EXERCISE BRIEF:
In the listing below, find the line with "wasm.setup();", then repeat exactly every line from the top through that one.

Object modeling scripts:
_ _ _ _

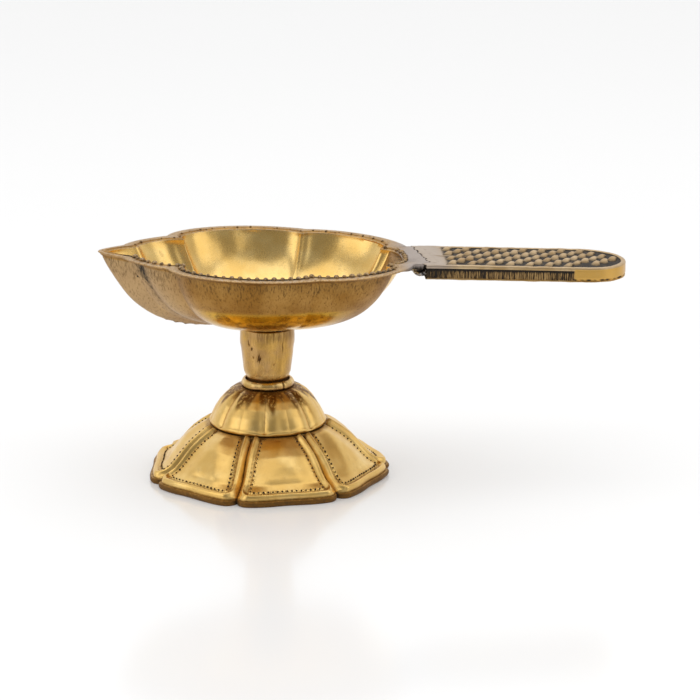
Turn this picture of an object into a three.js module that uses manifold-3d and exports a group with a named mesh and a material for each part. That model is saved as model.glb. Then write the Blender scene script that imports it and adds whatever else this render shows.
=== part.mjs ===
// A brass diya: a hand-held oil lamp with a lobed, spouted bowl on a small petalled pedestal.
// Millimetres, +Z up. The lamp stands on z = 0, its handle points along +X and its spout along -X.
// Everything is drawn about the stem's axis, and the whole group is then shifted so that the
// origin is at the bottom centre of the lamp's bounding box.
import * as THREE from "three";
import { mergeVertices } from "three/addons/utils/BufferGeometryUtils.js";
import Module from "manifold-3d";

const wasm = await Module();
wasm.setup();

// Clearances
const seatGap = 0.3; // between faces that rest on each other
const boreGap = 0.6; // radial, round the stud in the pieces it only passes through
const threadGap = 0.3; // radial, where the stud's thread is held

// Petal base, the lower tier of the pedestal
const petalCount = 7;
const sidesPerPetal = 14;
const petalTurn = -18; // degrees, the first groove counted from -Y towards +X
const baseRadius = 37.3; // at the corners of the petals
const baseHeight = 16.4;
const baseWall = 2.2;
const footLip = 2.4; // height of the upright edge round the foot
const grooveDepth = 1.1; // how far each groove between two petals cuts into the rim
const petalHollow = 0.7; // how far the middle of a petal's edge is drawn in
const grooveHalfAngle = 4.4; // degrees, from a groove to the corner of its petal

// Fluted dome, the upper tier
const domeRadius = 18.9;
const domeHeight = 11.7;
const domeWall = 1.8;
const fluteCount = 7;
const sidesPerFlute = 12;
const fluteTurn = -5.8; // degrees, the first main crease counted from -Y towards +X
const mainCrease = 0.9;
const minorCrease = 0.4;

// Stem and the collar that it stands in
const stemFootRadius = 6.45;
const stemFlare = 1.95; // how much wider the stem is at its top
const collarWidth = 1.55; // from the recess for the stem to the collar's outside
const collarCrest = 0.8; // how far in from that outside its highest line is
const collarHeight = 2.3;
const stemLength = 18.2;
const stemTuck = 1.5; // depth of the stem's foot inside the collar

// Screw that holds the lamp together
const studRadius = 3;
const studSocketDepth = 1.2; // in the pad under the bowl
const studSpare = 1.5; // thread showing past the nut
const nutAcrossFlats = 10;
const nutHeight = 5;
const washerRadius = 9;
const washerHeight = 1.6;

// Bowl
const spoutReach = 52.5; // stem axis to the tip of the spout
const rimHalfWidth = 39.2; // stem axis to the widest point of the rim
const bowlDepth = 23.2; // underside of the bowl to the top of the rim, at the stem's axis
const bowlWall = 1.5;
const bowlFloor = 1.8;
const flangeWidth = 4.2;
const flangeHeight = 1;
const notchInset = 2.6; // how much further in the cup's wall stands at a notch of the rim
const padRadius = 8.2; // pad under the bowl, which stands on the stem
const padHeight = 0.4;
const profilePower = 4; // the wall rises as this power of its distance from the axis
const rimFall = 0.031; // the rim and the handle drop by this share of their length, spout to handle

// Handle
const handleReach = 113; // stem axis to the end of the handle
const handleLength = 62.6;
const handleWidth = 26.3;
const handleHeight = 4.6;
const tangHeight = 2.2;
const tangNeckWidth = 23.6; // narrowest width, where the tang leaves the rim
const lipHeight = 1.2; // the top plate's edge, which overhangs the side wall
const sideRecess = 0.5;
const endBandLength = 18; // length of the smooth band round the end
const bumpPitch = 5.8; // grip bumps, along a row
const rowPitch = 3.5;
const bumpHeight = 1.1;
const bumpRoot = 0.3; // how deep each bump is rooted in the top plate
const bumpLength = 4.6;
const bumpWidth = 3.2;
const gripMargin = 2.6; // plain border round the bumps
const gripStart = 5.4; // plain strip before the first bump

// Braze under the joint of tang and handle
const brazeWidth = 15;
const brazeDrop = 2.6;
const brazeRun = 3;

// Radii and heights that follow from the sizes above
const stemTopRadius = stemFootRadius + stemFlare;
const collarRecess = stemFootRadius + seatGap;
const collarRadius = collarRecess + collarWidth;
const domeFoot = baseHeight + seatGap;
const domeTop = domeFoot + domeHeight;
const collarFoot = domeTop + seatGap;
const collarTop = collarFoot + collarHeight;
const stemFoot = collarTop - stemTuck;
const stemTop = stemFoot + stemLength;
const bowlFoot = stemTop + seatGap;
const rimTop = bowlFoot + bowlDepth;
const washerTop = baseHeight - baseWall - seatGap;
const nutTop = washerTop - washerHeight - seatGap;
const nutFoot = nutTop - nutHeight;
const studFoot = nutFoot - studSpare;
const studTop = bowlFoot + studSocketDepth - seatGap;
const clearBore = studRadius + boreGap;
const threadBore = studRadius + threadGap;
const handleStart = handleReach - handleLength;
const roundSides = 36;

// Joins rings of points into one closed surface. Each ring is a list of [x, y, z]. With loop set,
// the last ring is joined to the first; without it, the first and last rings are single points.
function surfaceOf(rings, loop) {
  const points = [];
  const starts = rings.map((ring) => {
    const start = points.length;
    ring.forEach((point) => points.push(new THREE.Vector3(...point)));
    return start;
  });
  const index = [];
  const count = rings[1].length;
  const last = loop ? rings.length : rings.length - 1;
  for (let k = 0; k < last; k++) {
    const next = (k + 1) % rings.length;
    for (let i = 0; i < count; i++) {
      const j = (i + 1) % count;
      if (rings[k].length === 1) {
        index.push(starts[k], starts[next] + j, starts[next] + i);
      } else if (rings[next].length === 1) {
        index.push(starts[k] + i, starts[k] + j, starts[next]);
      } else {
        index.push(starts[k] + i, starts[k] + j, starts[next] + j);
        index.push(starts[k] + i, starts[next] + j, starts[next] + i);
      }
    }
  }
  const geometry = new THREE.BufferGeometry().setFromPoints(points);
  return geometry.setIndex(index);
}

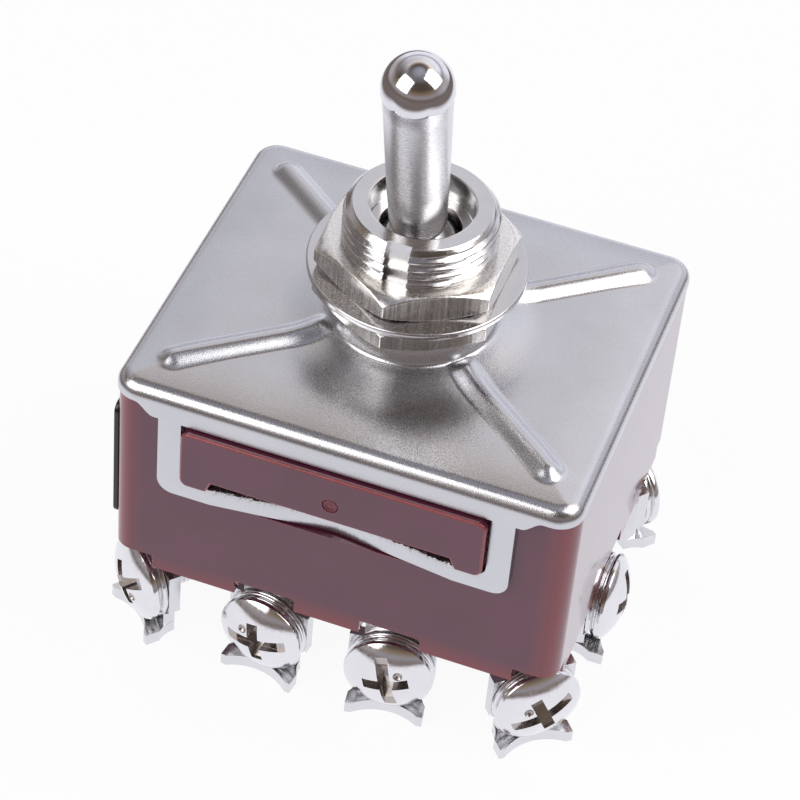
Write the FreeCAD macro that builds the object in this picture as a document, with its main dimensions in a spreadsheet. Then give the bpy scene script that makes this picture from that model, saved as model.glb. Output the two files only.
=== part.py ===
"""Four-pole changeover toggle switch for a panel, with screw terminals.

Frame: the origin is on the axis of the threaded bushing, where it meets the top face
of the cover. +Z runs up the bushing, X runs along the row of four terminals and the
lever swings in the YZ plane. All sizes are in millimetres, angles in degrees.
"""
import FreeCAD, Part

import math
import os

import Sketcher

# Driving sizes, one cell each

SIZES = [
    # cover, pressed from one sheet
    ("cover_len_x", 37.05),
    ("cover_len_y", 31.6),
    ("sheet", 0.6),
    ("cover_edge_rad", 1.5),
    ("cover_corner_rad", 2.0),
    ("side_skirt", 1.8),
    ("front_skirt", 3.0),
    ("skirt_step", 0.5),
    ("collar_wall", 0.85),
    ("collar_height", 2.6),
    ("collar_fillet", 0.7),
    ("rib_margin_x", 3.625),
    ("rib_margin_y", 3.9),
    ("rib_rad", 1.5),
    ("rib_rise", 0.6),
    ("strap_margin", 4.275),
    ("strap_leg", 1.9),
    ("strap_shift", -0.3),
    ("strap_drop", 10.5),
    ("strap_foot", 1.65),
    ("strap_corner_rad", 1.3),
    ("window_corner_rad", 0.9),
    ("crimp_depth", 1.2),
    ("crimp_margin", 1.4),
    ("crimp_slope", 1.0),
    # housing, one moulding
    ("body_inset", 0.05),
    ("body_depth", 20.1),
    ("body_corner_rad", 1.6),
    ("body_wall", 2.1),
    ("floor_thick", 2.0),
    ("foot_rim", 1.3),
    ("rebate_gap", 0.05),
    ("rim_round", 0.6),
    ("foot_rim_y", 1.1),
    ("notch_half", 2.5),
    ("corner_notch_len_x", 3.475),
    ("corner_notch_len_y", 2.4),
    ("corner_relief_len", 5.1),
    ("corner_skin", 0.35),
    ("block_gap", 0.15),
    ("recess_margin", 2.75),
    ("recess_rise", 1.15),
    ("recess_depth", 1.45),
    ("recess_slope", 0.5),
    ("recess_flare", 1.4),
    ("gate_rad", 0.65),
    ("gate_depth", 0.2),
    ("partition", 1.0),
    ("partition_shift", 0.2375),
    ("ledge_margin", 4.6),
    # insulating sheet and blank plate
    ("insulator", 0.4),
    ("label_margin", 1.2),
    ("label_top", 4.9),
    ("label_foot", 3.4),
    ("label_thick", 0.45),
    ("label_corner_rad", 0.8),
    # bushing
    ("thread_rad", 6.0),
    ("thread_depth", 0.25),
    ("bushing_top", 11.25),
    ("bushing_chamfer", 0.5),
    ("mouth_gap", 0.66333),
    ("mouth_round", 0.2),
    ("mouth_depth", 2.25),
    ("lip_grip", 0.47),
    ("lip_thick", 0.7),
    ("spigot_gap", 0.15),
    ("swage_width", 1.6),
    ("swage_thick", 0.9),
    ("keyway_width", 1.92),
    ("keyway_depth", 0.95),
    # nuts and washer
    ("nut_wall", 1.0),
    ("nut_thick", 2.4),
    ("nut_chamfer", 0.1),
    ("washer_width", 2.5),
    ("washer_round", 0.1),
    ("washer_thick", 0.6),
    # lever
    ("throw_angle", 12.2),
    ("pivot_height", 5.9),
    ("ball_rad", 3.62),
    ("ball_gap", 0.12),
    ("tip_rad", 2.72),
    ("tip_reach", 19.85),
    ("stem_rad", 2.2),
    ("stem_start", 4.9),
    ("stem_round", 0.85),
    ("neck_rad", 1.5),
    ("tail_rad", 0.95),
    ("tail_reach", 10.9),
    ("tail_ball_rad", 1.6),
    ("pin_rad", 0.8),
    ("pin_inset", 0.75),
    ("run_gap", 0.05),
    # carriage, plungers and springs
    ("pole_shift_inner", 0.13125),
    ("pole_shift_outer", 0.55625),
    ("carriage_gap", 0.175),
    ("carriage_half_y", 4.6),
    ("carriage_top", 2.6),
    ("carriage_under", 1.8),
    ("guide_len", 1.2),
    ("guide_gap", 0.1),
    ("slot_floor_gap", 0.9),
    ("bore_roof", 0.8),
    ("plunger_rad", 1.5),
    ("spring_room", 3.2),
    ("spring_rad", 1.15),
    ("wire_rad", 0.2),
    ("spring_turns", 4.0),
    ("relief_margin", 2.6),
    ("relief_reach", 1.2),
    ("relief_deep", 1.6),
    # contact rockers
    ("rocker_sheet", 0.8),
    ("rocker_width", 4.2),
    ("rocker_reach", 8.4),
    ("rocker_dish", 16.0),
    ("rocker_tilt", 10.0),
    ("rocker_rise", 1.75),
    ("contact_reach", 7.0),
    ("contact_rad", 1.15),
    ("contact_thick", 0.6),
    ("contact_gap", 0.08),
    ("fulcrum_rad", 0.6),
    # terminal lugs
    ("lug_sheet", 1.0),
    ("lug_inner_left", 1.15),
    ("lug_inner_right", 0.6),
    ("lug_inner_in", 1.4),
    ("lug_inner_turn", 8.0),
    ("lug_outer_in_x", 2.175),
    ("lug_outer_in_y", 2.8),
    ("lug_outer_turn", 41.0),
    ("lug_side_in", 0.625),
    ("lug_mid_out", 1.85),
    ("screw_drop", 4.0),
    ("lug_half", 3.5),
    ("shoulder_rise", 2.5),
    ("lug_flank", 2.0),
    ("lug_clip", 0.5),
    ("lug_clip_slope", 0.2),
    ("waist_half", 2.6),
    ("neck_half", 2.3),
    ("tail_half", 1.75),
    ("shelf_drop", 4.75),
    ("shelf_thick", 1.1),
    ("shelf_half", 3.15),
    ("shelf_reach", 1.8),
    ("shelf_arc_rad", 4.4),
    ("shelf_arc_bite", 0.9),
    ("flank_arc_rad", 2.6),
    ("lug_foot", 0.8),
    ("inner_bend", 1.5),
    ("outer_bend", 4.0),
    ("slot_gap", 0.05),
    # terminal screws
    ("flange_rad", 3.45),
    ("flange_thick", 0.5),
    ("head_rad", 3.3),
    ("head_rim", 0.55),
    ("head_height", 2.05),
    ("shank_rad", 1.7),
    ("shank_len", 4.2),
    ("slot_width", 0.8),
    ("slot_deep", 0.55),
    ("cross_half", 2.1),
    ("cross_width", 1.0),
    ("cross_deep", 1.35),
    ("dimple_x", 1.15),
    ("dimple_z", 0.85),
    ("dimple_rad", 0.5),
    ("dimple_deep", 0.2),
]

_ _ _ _

COMPLETED EXERCISE:
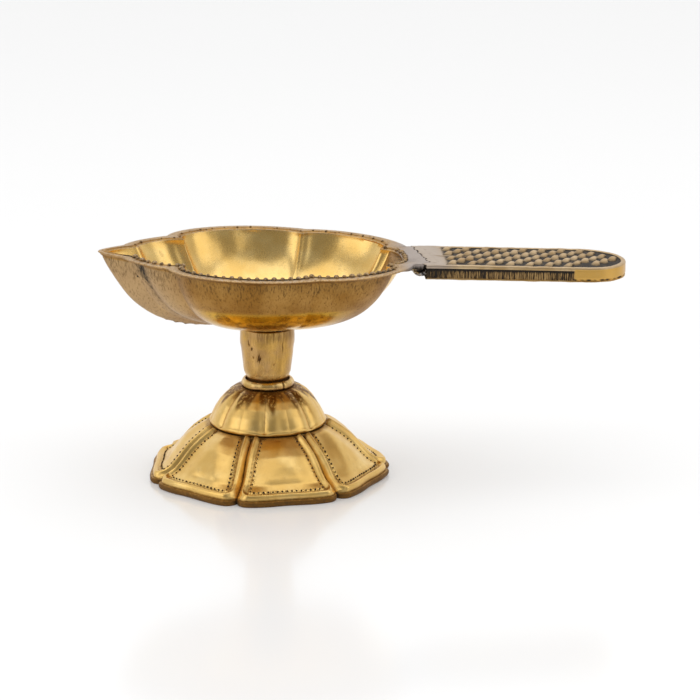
Turn this picture of an object into a three.js module that uses manifold-3d and exports a group with a named mesh and a material for each part. That model is saved as model.glb. Then write the Blender scene script that imports it and adds whatever else this render shows.
=== part.mjs ===
// A brass diya: a hand-held oil lamp with a lobed, spouted bowl on a small petalled pedestal.
// Millimetres, +Z up. The lamp stands on z = 0, its handle points along +X and its spout along -X.
// Everything is drawn about the stem's axis, and the whole group is then shifted so that the
// origin is at the bottom centre of the lamp's bounding box.
import * as THREE from "three";
import { mergeVertices } from "three/addons/utils/BufferGeometryUtils.js";
import Module from "manifold-3d";

const wasm = await Module();
wasm.setup();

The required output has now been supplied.